*BRIEF*: Copy the first line of the material below and every later line through the line containing "return card", without any other output.

*GIVEN DATA*:
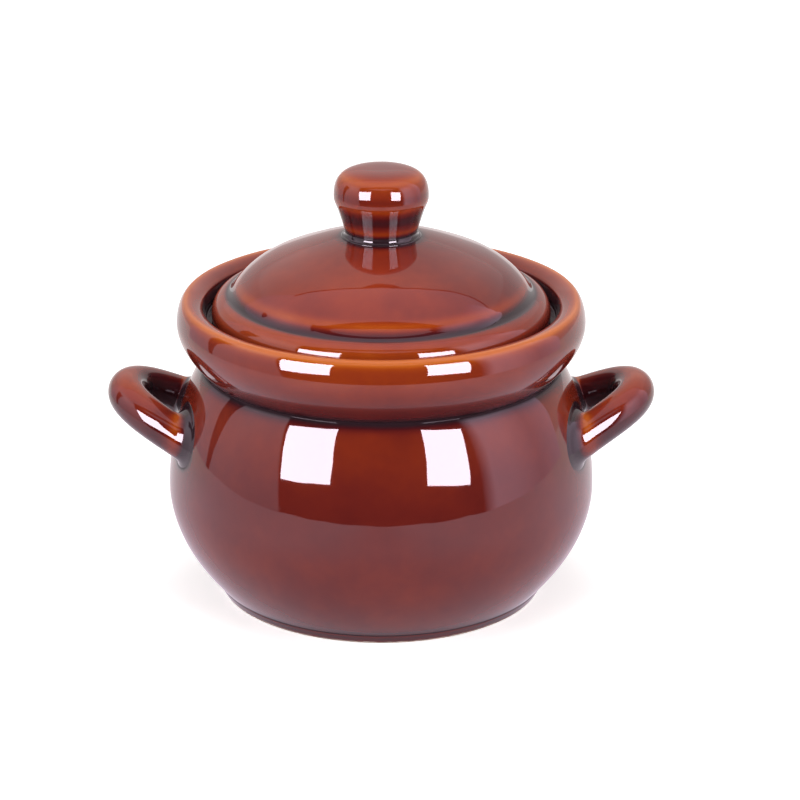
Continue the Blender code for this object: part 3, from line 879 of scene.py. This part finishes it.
def reflected_only(name, bm, tint):
    """A glowing or dark card, hidden from the camera and from the diffuse light."""
    material, tree = new_material(name)
    tree.nodes.clear()
    light = add_node(tree, "ShaderNodeEmission", (200, 0), Color=(*tint, 1.0))
    output = add_node(tree, "ShaderNodeOutputMaterial", (400, 0))
    tree.links.new(named_attribute(tree, (0, 0), "glow"), light.inputs["Strength"])
    tree.links.new(light.outputs[0], output.inputs["Surface"])
    card = new_piece(name, bm, material)
    for ray in ("camera", "diffuse", "transmission", "volume_scatter", "shadow"):
        setattr(card, "visible_" + ray, False)
    return card


def make_cards(studio):
    """The softboxes, the dark front of the room, the bright panels at its sides and its ceiling."""
    edge, top, light = studio.room_edge, studio.ceiling, studio.softbox_light
    foot, middle, low = studio.table_edge, 0.7, 0.002
    wall, softbox = 0.92, (0.85, 0.85)
    arc_card("softbox_left", softbox, (-53.5, 0.15, -58.5, 0.60, light, light),
             (-26.0, 0.20, -28.0, 0.78, light, light))
    arc_card("softbox_right", softbox, (24.0, 0.19, 26.0, 0.77, light, light),
             (46.5, 0.145, 50.5, 0.61, light, light))
    arc_card("dark_room", (edge, edge), (-70, low, -70, top - 0.01, 0, 0), (60, low, 60, top - 0.01, 0, 0))
    arc_card("dark_table", (foot, edge), (-51.9, low, -51.9, low, 0, 0), (55, low, 55, low, 0, 0))
    arc_card("dark_gap_left", (foot - 0.01, 0.87), (-102.7, low, -108, 0.6, 0.1, 0.1),
             (-99.8, low, -93, 0.6, 0.1, 0.1))
    # each upright edge of a panel: its turns at foot, middle and top, and its brightness there
    left = ((-125, -125, -125, 0.8, 1.0, 1.1), (-108, -108, -108, 0.9, 1.3, 1.15),
            (-85, -85, -85, 1.0, 2.0, 1.15), (-52.5, -62.4, -69.5, 0.9, 1.65, 1.15),
            (-51.3, -61.2, -68.3, 0.0, 0.0, 0.0))
    right = ((52, 52, 52, 0.0, 0.0, 0.0), (60, 60, 60, 2.2, 2.8, 1.2), (72, 72, 72, 1.9, 2.8, 1.2),
             (90, 90, 90, 1.1, 1.75, 1.2), (109, 109, 109, 1.2, 2.25, 1.2))
    for name, edges, tint in (("panel_left", left, ROOM_TINT), ("panel_right", right, RIGHT_TINT)):
        lower = [(a, low, b, middle, dim, mid) for a, b, _, dim, mid, _ in edges]
        upper = [(b, middle, c, top, mid, high) for _, b, c, _, mid, high in edges]
        arc_card(name, (foot, wall), *lower, tint=tint)
        arc_card(name + "_top", (wall, wall), *upper, tint=tint)
    level_card("ceiling_near", (2.1, 0.32), (0.0, -0.77, top), 1.0)
    level_card("dark_ceiling", (2.1, 0.20), (0.0, -0.51, top), 0.0)
    level_card("ceiling_front", (3.0, 0.90), (0.0, 0.04, top), 1.15)
    level_card("ceiling_back", (3.0, 2.4), (0.0, 1.715, top), 0.9, FAR_TINT)
    level_card("ceiling_seam", (3.0, 0.032), (0.0, 0.50, top), 0.0)


def light_path(tree):
    """1 for camera rays and 1 for glossy rays, as two links."""
    path = add_node(tree, "ShaderNodeLightPath", (-600, 300))
    return path.outputs["Is Camera Ray"], path.outputs["Is Glossy Ray"]


def make_floor():
    """The white table, which keeps the pot's soft shadow, and its even look in the glaze."""
    bm = bmesh.new()
    bmesh.ops.create_grid(bm, x_segments=2, y_segments=2, size=6.0)
    material, tree = new_material("white_table")
    tree.nodes.clear()
    camera, glossy = light_path(tree)
    whiteness, added_glow = 0.8, 0.6
    paint = add_node(tree, "ShaderNodeBsdfDiffuse", (200, 0), Color=(whiteness, whiteness, whiteness, 1.0))
    glow = add_node(tree, "ShaderNodeEmission", (200, -150), Color=(1.0, 1.0, 1.0, 1.0))
    tree.links.new(math_node(tree, "MULTIPLY", (0, -100), camera, added_glow), glow.inputs["Strength"])
    lit = add_node(tree, "ShaderNodeAddShader", (400, 0))
    coords = add_node(tree, "ShaderNodeTexCoord", (-600, -300)).outputs["Object"]
    split = split_place(tree, coords, (-400, -550))
    from_middle = add_node(tree, "ShaderNodeVectorMath", (-400, -300))
    from_middle.operation = "LENGTH"
    tree.links.new(coords, from_middle.inputs[0])
    # the table is darker where the pot shades it
    rise = map_range(tree, (-200, -300), from_middle.outputs["Value"], 0.07, 0.25, 0.78, 1.08)
    # the softboxes light the table most on both sides of its middle
    across = math_node(tree, "ABSOLUTE", (-300, -650), split["X"])
    aside = map_range(tree, (-200, -550), across, 0.03, 0.16, 0.0, 0.3)
    mirrored = add_node(tree, "ShaderNodeEmission", (200, -300))
    tree.links.new(math_node(tree, "ADD", (0, -400), rise, aside), mirrored.inputs["Strength"])
    # behind the pot the table is further from the softboxes
    behind = map_range(tree, (-200, -800), split["Y"], 0.0, 0.2, 0.0, 1.0)
    tint = mix_colors(tree, (0, -600), behind, ROOM_TINT, tuple(0.84 * part for part in FAR_TINT))
    tree.links.new(tint, mirrored.inputs["Color"])
    both = add_node(tree, "ShaderNodeMixShader", (600, 0))
    output = add_node(tree, "ShaderNodeOutputMaterial", (800, 0))
    tree.links.new(paint.outputs[0], lit.inputs[0])
    tree.links.new(glow.outputs[0], lit.inputs[1])
    tree.links.new(glossy, both.inputs[0])
    tree.links.new(lit.outputs[0], both.inputs[1])
    tree.links.new(mirrored.outputs[0], both.inputs[2])
    tree.links.new(both.outputs[0], output.inputs["Surface"])
    new_piece("table", bm, material)


def make_world(level, mirrored):
    """White to the camera, a plain level as light, and another level in the glaze."""
    world = bpy.data.worlds.new("white_studio")
    bpy.context.scene.world = world
    world.use_nodes = True
    tree = world.node_tree
    background = tree.nodes["Background"]
    camera, glossy = light_path(tree)
    tint = mix_colors(tree, (-200, 100), glossy, (1.0, 1.0, 1.0), FAR_TINT)
    tree.links.new(tint, background.inputs["Color"])
    shine = math_node(tree, "MULTIPLY_ADD", (-200, 300), camera, 1.0 - level, level)
    shine = math_node(tree, "MULTIPLY_ADD", (0, 300), glossy, mirrored - level, shine)
    tree.links.new(shine, background.inputs["Strength"])


def area_light(name, place, size, power):
    """A soft rectangular light on the pot that doesn't show in the glaze."""
    belly = Vector((0.0, 0.0, 0.08))
    data = bpy.data.lights.new(name, "AREA")
    data.shape = "RECTANGLE"
    data.size, data.size_y = size
    data.energy = power
    lamp = bpy.data.objects.new(name, data)
    lamp.location = place
    lamp.rotation_mode = "QUATERNION"
    lamp.rotation_quaternion = (belly - Vector(place)).to_track_quat("-Z", "Y")
    lamp.visible_glossy = False
    lamp.visible_camera = False
    bpy.context.scene.collection.objects.link(lamp)


def make_camera(studio):
    """The photograph's view."""
    data = bpy.data.cameras.new("camera")
    data.sensor_width = 36.0
    data.lens = studio.lens
    data.shift_x = studio.lens_shift
    data.clip_start = 0.05
    data.clip_end = 50.0
    camera = bpy.data.objects.new("camera", data)
    camera.location = (0.0, -studio.camera_distance, studio.camera_height)
    camera.rotation_euler = (math.pi / 2 - studio.camera_tilt, 0.0, 0.0)
    bpy.context.scene.collection.objects.link(camera)
    bpy.context.scene.camera = camera


# Operators

def settings():
    """The values that the operators read."""
    return bpy.context.scene.casserole


def hand_over(piece, body, node):
    """Let a finished piece ride on its body, in place of its plain solid."""
    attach(piece, body)
    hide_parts(node)


class CASSEROLE_OT_body(bpy.types.Operator):
    """Turn the pot's body and glaze it"""
    bl_idname = "casserole.body"
    bl_label = "Make Body"

    def execute(self, context):
        pot, ear, look = settings().pot, settings().ear, settings().glaze
        coat = glaze("brown_glaze_body", look, 0.7, look.clay_line, pot.foot_recess, pot.foot_radius - 2 * MM)
        piece = new_piece("glazed_body", turned(body_section(pot), pot.steps), coat)
        make_waves(piece.data, look.wave_size, look.wave_height)
        paint_run(piece.data, look, 0.0, BODY_BANDS, glaze_round_ears(pot, ear))
        hand_over(piece, "pot", "pot_body")
        return {"FINISHED"}


class CASSEROLE_OT_ears(bpy.types.Operator):
    """Pull the two ear handles and join them to the shoulder"""
    bl_idname = "casserole.ears"
    bl_label = "Make Ear Handles"

    def execute(self, context):
        pot, ear, look = settings().pot, settings().ear, settings().glaze
        for name, side, turn_in in (("left", -1, ear.turn_in), ("right", 1, ear.right_turn_in)):
            piece = make_ear("glazed_ear_" + name, ear_rings(pot, ear, turn_in), ear.segments, side,
                             glaze("brown_glaze_ear_" + name, look, 1.6))
            hand_over(piece, "pot", "handle_" + name)
        return {"FINISHED"}


class CASSEROLE_OT_lid(bpy.types.Operator):
    """Turn the lid and glaze it"""
    bl_idname = "casserole.lid"
    bl_label = "Make Lid"

    def execute(self, context):
        lid, look = settings().lid, settings().glaze
        piece = new_piece("glazed_lid", turned(lid_section(lid), settings().pot.steps),
                          glaze("brown_glaze_lid", look, 0.8))
        make_waves(piece.data, look.wave_size, look.wave_height)
        paint_run(piece.data, look, 0.08, LID_BANDS, thicken_on_the_right)
        hand_over(piece, "lid", "lid")
        return {"FINISHED"}


class CASSEROLE_OT_knob(bpy.types.Operator):
    """Turn the knob and glaze it"""
    bl_idname = "casserole.knob"
    bl_label = "Make Knob"

    def execute(self, context):
        knob, lid, look = settings().knob, settings().lid, settings().glaze
        piece = new_piece("glazed_knob", turned(knob_section(knob, lid), knob.steps),
                          glaze("brown_glaze_knob", look, 0.5))
        make_waves(piece.data, look.wave_size / 2, look.wave_height / 2)
        paint_run(piece.data, look, 0.1, KNOB_BANDS)
        hand_over(piece, "lid", "lid_knob")
        return {"FINISHED"}


class CASSEROLE_OT_studio(bpy.types.Operator):
    """Set up the table, the lights and the camera"""
    bl_idname = "casserole.studio"
    bl_label = "Set Up Studio"

    def execute(self, context):
        studio = settings().studio
        make_floor()
        make_world(studio.room_light, studio.room_mirrored)
        make_camera(studio)
        make_cards(studio)
        area_light("soft_left", (-0.75, -0.85, 0.75), (0.6, 0.6), 5.6)
        area_light("soft_right", (0.75, -0.85, 0.75), (0.6, 0.6), 5.6)
        area_light("soft_top", (0.0, 0.2, 1.3), (1.2, 1.0), 11.0)
        context.scene.view_settings.view_transform = "Standard"
        return {"FINISHED"}


class CASSEROLE_PT_panel(bpy.types.Panel):
    """Lists the steps in the order in which they are made"""
    bl_label = "Casserole Pot"
    bl_space_type = "VIEW_3D"
    bl_region_type = "UI"
    bl_category = "Casserole"

    def draw(self, context):
        for step in STEPS:
            self.layout.operator(step.bl_idname)
        for group in ("pot", "lid", "knob", "ear", "glaze", "studio"):
            values = getattr(context.scene.casserole, group)
            box = self.layout.box()
            box.label(text=group.title())
            for name in values.__annotations__:
                box.prop(values, name)


STEPS = (CASSEROLE_OT_body, CASSEROLE_OT_ears, CASSEROLE_OT_lid, CASSEROLE_OT_knob, CASSEROLE_OT_studio)
CLASSES = (PotSizes, LidSizes, KnobSizes, EarSizes, GlazeLook, StudioLook, CasseroleSettings, *STEPS,
           CASSEROLE_PT_panel)


def register():
    for cls in CLASSES:
        bpy.utils.register_class(cls)
    bpy.types.Scene.casserole = PointerProperty(type=CasseroleSettings)


def unregister():
    del bpy.types.Scene.casserole
    for cls in reversed(CLASSES):
        bpy.utils.unregister_class(cls)


def main():
    """Make every piece and the studio."""
    register()
    bpy.ops.casserole.body()
    bpy.ops.casserole.ears()
    bpy.ops.casserole.lid()
    bpy.ops.casserole.knob()
    bpy.ops.casserole.studio()


if __name__ == "__main__":
    main()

*RESPONSE BELOW*:
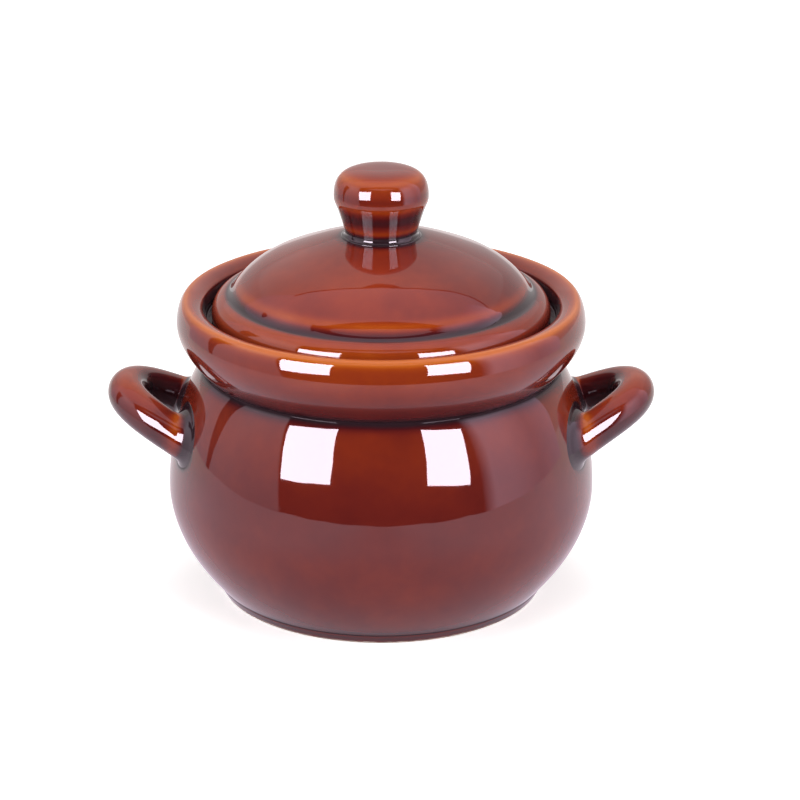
Continue the Blender code for this object: part 3, from line 879 of scene.py. This part finishes it.
def reflected_only(name, bm, tint):
    """A glowing or dark card, hidden from the camera and from the diffuse light."""
    material, tree = new_material(name)
    tree.nodes.clear()
    light = add_node(tree, "ShaderNodeEmission", (200, 0), Color=(*tint, 1.0))
    output = add_node(tree, "ShaderNodeOutputMaterial", (400, 0))
    tree.links.new(named_attribute(tree, (0, 0), "glow"), light.inputs["Strength"])
    tree.links.new(light.outputs[0], output.inputs["Surface"])
    card = new_piece(name, bm, material)
    for ray in ("camera", "diffuse", "transmission", "volume_scatter", "shadow"):
        setattr(card, "visible_" + ray, False)
    return card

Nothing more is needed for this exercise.